In the last year alone, Immigration and Customs Enforcement officials have shut down 1,500 fake retailer websites, including those appearing to sell high-end brand-name jewelry, popular clothing lines, workout DVDs and top kids’ products.

Many of the websites look nearly identical to real retailer web pages, with similar fonts, graphics, images, logos and layouts. ICE warns these fake sites often send inferior merchandise that falls apart or doesn’t work, or may send nothing at all, instead stealing your personal information and credit card number. 

How to protect yourself: Officials urge consumers to do their research. Look for a working customer service number or a brick and mortar store and call them to ask if the site you’re looking at is legit. They also say you should always use a credit card instead of a debit card when shopping online, it’s easier to contest the charges. And finally, inspect the websites carefully. If you see grammatical errors or spelling mistakes, that could be a major red flag.

Suspicious giveaways

Security experts are also warning social media users of suspicious giveaway offers that may pop up on your Facebook and Twitter feeds. Researchers at the security software firm Trend Micro say they’ve found suspicious pages advertising raffles for two of the season’s hottest gifts—the Playstation 4 and Xbox One. These “giveaways” and “raffles” appear to be using popular gaming consoles to lure people into unknowingly signing up for paid text message schemes. The offers solicit “likes” or “shares” to get distributed on social media feeds. Researchers say the more the offer is shared, the more likely people are to buy in.

“It exploits what we in security call the circle of trust,” said Budd.

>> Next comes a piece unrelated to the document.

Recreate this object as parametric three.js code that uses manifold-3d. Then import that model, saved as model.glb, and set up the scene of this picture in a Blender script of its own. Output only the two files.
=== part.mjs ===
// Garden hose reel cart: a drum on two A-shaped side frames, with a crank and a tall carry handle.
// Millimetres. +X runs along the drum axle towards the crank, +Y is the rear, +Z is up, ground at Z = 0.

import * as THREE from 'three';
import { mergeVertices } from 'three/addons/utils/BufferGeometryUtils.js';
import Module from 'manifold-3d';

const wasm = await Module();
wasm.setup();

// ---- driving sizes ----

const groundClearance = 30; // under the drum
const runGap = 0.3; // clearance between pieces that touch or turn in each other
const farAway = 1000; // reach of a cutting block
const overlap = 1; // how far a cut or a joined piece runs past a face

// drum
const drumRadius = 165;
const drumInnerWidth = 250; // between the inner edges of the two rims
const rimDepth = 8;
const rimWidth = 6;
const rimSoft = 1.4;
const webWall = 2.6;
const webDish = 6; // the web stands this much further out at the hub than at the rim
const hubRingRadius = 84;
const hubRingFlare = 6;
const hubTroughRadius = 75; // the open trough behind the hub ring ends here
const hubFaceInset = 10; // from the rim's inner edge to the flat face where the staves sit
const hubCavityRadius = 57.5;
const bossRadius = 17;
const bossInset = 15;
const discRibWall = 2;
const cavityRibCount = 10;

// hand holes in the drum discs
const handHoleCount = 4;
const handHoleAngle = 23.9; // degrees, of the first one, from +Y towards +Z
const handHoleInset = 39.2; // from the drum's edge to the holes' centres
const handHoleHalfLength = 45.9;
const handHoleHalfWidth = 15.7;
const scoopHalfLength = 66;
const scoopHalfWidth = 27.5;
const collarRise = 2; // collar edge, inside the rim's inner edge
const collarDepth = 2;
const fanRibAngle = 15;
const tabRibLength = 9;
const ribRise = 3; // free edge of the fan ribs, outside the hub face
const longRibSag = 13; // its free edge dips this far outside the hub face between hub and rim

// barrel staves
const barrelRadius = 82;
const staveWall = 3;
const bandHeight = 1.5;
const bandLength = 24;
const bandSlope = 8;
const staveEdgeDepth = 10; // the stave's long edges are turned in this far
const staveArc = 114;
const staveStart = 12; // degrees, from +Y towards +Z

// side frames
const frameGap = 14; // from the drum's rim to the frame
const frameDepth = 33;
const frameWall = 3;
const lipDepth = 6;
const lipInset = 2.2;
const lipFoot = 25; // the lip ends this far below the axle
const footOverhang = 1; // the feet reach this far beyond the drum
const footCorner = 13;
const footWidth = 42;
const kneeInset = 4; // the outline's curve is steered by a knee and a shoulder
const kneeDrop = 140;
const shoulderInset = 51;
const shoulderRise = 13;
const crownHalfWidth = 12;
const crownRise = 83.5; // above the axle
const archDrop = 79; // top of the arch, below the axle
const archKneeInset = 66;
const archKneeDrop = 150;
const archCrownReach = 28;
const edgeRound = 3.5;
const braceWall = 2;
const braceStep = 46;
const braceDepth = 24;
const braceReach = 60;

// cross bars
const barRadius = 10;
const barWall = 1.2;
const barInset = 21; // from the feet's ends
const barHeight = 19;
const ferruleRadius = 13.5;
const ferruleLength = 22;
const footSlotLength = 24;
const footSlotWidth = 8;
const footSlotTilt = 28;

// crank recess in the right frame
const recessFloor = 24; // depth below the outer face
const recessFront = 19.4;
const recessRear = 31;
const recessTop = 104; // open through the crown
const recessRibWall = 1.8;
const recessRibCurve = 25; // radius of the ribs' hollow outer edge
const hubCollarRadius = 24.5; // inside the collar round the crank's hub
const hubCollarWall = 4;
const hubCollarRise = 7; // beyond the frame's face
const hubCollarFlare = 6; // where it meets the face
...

How to protect yourself: Be wary of any “giveaways” or “raffles” that direct you to a survey site asking for personal information and your mobile phone number. Only sign up for promotions offered by reputable organizations.

Six other scams to watch for

Malware e-cards: These are e-mail greeting cards that appear to be from a friend or associate but actually contain a link that will download malicious software onto your computer to steal personal information.

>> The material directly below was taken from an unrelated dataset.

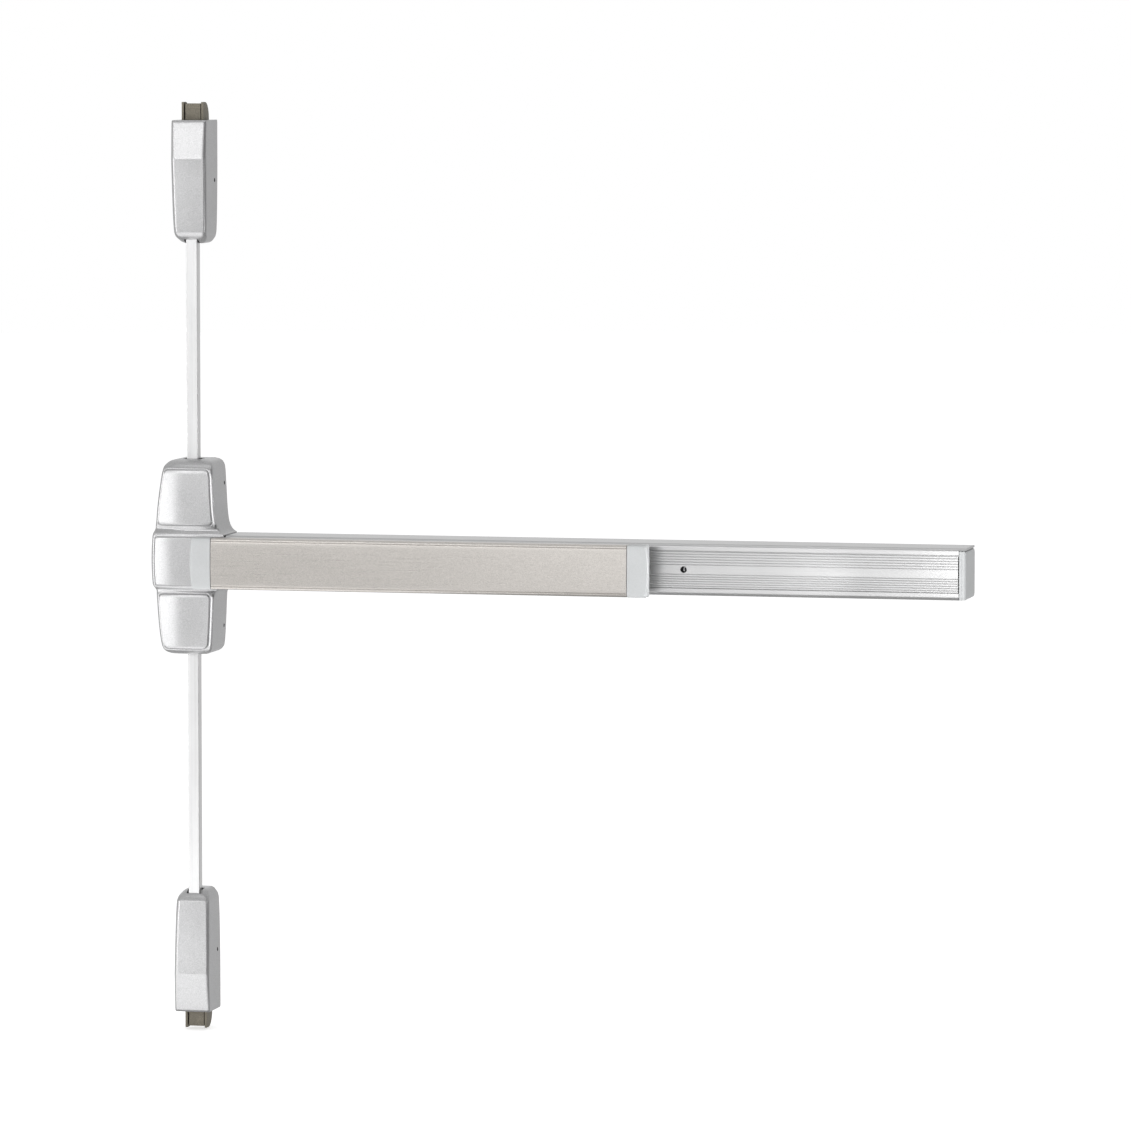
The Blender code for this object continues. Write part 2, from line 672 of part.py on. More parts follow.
def link_bar():
    """The flat bar that carries the pad's motion to the centre case. Its pins work in the cranks' forks."""
    depths = (LINK_DEPTH - 1.5, LINK_DEPTH + 1.5)
    pin_x = POST_X + LINK_HALF_TRAVEL
    obj = box("link_bar", (20.0, 485.0), depths, (-7.0, 7.0), "zinc_steel")
    head = box("link_bar_head", (pin_x - 4.5, 24.0), depths, (-10.5, 10.5))
    fuse(obj, head)
    for index, x in enumerate(CRANK_XS, 1):
        place = x + LINK_HALF_TRAVEL
        cut(obj, box(f"cut_link_window_{index}", (place - 9.0, place + 9.0), (0.0, 30.0), (-3.0, 3.0)))
    for index, x in enumerate(CRANK_XS, 1):
        centre = (x + LINK_HALF_TRAVEL, -LINK_DEPTH)
        fuse(obj, cylinder(f"link_window_pin_{index}", "Z", centre, 1.3, -4.0, 4.0, sides=16))
    for index, sign in enumerate((1, -1), 1):
        centre = (pin_x, sign * (POST_Z - CENTRE_IN))
        fuse(obj, cylinder(f"link_head_pin_{index}", "Y", centre, 1.8, -LINK_DEPTH, -19.6, sides=20))
    return obj


def return_spring():
    """A coil of wire between the link bar's end and its anchor."""
    start = SPRING_START + SPRING_WIRE
    pitch = (SPRING_END - SPRING_WIRE - start) / SPRING_TURNS
    points = []
    for i in range(SPRING_TURNS * SPRING_STEPS + 1):
        turns = i / SPRING_STEPS
        angle = 2 * math.pi * turns
        rise = Vector((0.0, math.cos(angle), math.sin(angle))) * SPRING_RADIUS
        points.append(Vector((start + pitch * turns, -LINK_DEPTH, 0.0)) + rise)
    curve = drawn_curve("return_spring", points, "3D", False)
    curve.bevel_depth = SPRING_WIRE * MM
    curve.bevel_resolution = 2
    curve.use_fill_caps = True
    return add_object("return_spring", curve, "spring_steel")


def spring_anchor():
    outline = [(531.0, -2.8), (531.0, -19.5), (533.5, -19.5), (533.5, -5.3), (545.0, -5.3), (545.0, -2.8)]
    return plate("spring_anchor", outline, "Z", -8.0, 8.0, "zinc_steel")


# Dogging.


def dogging_bracket():
    outline = [(553.0, -2.8), (590.0, -2.8), (590.0, -15.0), (556.0, -15.0), (556.0, -12.5), (587.5, -12.5)]
    outline += [(587.5, -5.3), (553.0, -5.3)]
    obj = plate("dogging_bracket", outline, "Z", -10.0, 10.0, "zinc_steel")
    return cut(obj, cylinder("cut_dogging_bracket", "Y", (DOG_X, 0.0), 4.1, -10.0, -17.0))


def dogging_shaft():
    centre = (DOG_X, 0.0)
    obj = cylinder("dogging_shaft", "Y", centre, 4.0, -7.0, -44.0, "screw_steel")
    head = cylinder("dogging_shaft_head", "Y", centre, 6.0, -42.0, -50.0)
    collar = cylinder("dogging_shaft_collar", "Y", centre, 5.6, -15.4, -18.0)
    socket = cylinder("cut_hex_socket", "Y", centre, 3.7, -43.0, -52.0, sides=6)
    return cut(fuse(obj, head, collar), socket)


def dogging_hook():
    """A flat finger on the shaft. It points up at rest and swings over the catch."""
    outline = [(DOG_X - 4.5, 14.0), (DOG_X + 4.5, 14.0)]
    for i in range(13):
        angle = math.radians(30 - 20 * i)
        outline.append((DOG_X + 7.0 * math.cos(angle), 7.0 * math.sin(angle)))
    obj = plate("dogging_hook", outline, "Y", -24.6, -27.6, "zinc_steel")
    return cut(obj, cylinder("cut_hook_hole", "Y", (DOG_X, 0.0), 4.3, -23.0, -29.0))


def build_centre():
    centre_baseplate()
    centre_cover()
    for index, (z, sign) in enumerate(CENTRE_SCREWS, 1):
        centre_screw(index, z, sign)
    for side, sign in (("upper", 1), ("lower", -1)):
        crank_post(f"{side}_crank_post", sign)
        crank = centre_crank(f"{side}_centre_crank", sign)
        moving(f"{side}_centre_crank_axis", (POST_X, 0.0, sign * POST_Z), [crank])


def build_rods():
    """Each rod moves with its connector and its latch's bolt."""
    ends = (("upper", "top", TOP_LATCH_Z, 1), ("lower", "bottom", BOTTOM_LATCH_Z, -1))
    for side, latch, end, sign in ends:
        pieces = [
            rod(f"{side}_rod", sign * 46.4, end - sign * 25.4),
            rod_connector(f"{side}_rod_connector", sign),
            latch_bolt(f"{latch}_bolt", end + sign * BOLT_OUT, sign),
        ]
        moving(f"{side}_rod_axis", (0.0, -ROD_DEPTH, 0.0), pieces)


def build_latches():
    for side, end, sign in (("top", TOP_LATCH_Z, 1), ("bottom", BOTTOM_LATCH_Z, -1)):
        latch_base(f"{side}_latch_base", end, sign)
        latch_cover(f"{side}_latch_cover", end, sign)
        latch_screw(f"{side}_latch_screw_right", end, sign, 1)
        latch_screw(f"{side}_latch_screw_left", end, sign, -1)


def build_case():
    mechanism_case()
    fluted_cover()
    end_cap()
    end_bracket()


def build_pad():
    """The pad's skin and all that moves in with it."""
    pieces = [
        push_pad(),
        pad_cap("pad_cap_left", PAD_START - 0.3, CAP_LEFT_END),
        pad_cap("pad_cap_right", PAD_END + 0.3, CAP_RIGHT_END),
        pad_carrier(),
        dogging_catch(),
    ]
    for side, x in zip(("left", "right"), CRANK_XS):
        pieces.append(pad_link_bracket(f"pad_link_bracket_{side}", x + CRANK_IN))
        pieces.append(pad_link_pin(f"pad_link_pin_{side}", x + CRANK_IN))
    moving("pad_axis", (PAD_START, -PAD_OUT, 0.0), pieces)


def build_linkage():
    for side, x in zip(("left", "right"), CRANK_XS):
        crank_bracket(f"crank_bracket_{side}", x)
        crank_pin(f"crank_pin_{side}", x)
        moving(f"bell_crank_{side}_axis", (x, -CRANK_DEPTH, 0.0), [bell_crank(f"bell_crank_{side}", x)])
    moving("link_axis", (0.0, -LINK_DEPTH, 0.0), [link_bar()])
    return_spring()
    spring_anchor()


def build_dogging():
    dogging_bracket()
    moving("dogging_axis", (DOG_X, 0.0, 0.0), [dogging_shaft(), dogging_hook()])


clear_scene()
PARTS = new_collection("panic_exit_bar")
CUTTERS = new_collection("cutters")
CUTTERS.hide_render = True
build_centre()
build_rods()
build_latches()
build_case()
build_pad()
build_linkage()
build_dogging()
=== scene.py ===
"""Looks for the panic exit bar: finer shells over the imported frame, and procedural metal finishes.

Metres, in the CAD's frame: +X along the bar, +Y into the door, +Z up. Lengths inside the helper functions are
millimetres, and MM turns them into metres. "Depth" is the distance out from the door.
"""
import bisect
import math

import bmesh
import bpy
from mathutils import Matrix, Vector


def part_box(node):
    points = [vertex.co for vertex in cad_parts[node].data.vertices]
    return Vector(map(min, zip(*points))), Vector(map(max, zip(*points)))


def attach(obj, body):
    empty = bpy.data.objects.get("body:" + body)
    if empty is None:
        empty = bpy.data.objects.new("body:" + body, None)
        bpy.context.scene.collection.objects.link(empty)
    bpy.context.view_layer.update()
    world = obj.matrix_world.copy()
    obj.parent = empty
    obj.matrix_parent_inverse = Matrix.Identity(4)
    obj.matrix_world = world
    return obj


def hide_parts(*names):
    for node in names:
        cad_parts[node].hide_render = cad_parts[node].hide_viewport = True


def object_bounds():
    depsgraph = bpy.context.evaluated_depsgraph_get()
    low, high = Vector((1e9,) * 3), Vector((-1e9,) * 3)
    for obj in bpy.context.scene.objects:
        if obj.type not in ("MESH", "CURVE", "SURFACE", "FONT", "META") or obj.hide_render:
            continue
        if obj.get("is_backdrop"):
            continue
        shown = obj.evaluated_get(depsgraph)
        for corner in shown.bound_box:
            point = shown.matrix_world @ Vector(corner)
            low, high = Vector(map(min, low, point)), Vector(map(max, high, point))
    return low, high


MM = 0.001
MICRON = 0.000001
WHITE = (1, 1, 1)
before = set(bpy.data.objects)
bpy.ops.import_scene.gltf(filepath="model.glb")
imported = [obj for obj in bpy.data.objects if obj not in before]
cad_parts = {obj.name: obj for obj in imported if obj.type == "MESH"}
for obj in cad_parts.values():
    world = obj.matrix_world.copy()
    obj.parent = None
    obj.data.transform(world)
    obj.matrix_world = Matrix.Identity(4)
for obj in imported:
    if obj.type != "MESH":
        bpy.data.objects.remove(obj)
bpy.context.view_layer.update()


# ---------------------------------------------------------------- materials

MIX_FACTOR = 0  # places of the colour sockets on a Mix node
MIX_FIRST = 6
MIX_SECOND = 7
MIX_RESULT = 2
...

Grandparent scams: As families gather for the holidays, scammers will target the elderly with a desperate call or email from a “stranded” grandchild or loved one claiming they’ve had their wallets stolen and need money wired to them immediately.

Mall pickpockets: Thieves take advantage of busy malls and frantic shoppers to steal purses and wallets.

Bogus coupons: Coupons or discount codes are often sold online and in-person at a fraction of the face value. BBB warns they could be completely worthless.

Santa scammers: If you get an email offering to send a personal letter from Santa to your child, be wary. It may be a phishing scheme aimed at collecting personal information for identity theft.

Fake charities: Be on the lookout for “sound alike” charities and street-corner collectors. Do you research before giving.

“The best way to avoid holiday scams is to educate yourself about what to look out for, and to be cautious in every situation,” said Johnson.